En el kinder había dos clases de chiquitas: las que se adueñaban de la casita, generalmente eran cuatro o cinco, y las que merodeaban la casita a una distancia prudencial, normalmente más de diez. La lógica de las primeras era simple: impedir la entrada a las segundas, y la de éstas, buscar mecanismos para resistir a las primeras. Lucha de clases en estado embrionario.
Tomando como referente el ombligo imaginario de ese patio –la casita-, mi mundo de 1984 se dividía nítidamente en dos clases de mujeres: las de adentro y las de afuera.
Yo era de las que vivía en la periferia, cosa que, debo admitir, lejos de mejorar ha ido empeorando con el paso de los años. Yo era de las que conjugaba los verbos en casita: la soñaba, la dibujaba, la tocaba desde lejos, la deseaba, la merodeaba, la peleaba, la lloraba, la mordía, la hablaba, la reclamaba. Tengo la teoría de que ahí se me incubaron la escritura y la nostalgia.
Para las chiquitas de adentro, la casita simplemente era. Punto.
Para las de afuera, como yo, era un podría ser, un me gustaría. Cicatriz primordial. Diferencia ontológica de base.
Pienso que ahí, en ese patio que olía a ciprés y a cafetales, a más de una se le despertó el gusanillo de la revolución. También me doy cuenta que para muchas de mis amigas la vida no ha sido más que la reescritura de ese patio lleno de viento, la lucha incansable por conquistar esa casita de tablas pintadas y reivindicar a la chiquita que siguen siendo a pesar de mayoría de edad y ese tipo de cosas.

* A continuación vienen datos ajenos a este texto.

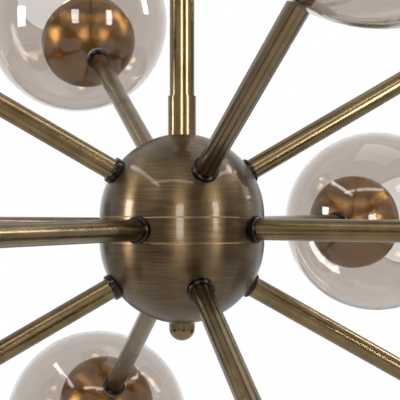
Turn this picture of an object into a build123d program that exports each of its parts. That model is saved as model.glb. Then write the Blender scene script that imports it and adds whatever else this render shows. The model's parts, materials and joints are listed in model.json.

Aunque a los cinco años era difícil entenderlo, lo cierto es que haber estado en la periferia, en el resto del mundo que no era ombligo, nos hizo liberarnos de esclavitudes desvencijadas. Nosotras, a diferencia de ellas, cazábamos mariquitas, construíamos ciudades con tucos de colores, nos colgábamos de cabeza en los pasamanos, hacíamos tortitas de barro y perseguíamos sapos luego del aguacero.
Libertad de la buena.
Pero siempre, debo confesarlo, a pesar de las rayuelas y las rodillas cholladas, quedaban pedacitos de nostalgia en las bolsas de la gabacha, esa sucia tristeza de tablones verdes flotando en los ojos, esas ganas de ver el patio desde adentro de la casita, y habitarla aunque fuera sólo durante un recreo, en un acto de suprema libertad.
En el fondo la cosa era saber qué se sentía estar adentro del ombligo que dividía al mundo en 1984.
Toda la vida me he preguntado qué sentían las chiquitas de adentro, si estar ahí las hacía tan felices como creíamos nosotras, las de afuera; si el placer era estar en la casita o impedirnos el paso a las demás. También me pregunto qué estaría escribiendo ahora si hubiera sido como ellas. ¿Tendría acaso una nostalgia de mariquitas y tortitas de barro, un eco de agua llovida entre las manos? A lo mejor me perseguiría la tristeza de no tener cicatrices en las rodillas y la sensación irreparable de que me quieren robar la casita, o tal vez el pavor de no tener amenazas suficientes para sentirme dueña de algo.
Con suerte y mi hija, cuando esté más grande, me saque de dudas. Ella, por cosas de la vida, es de las de adentro.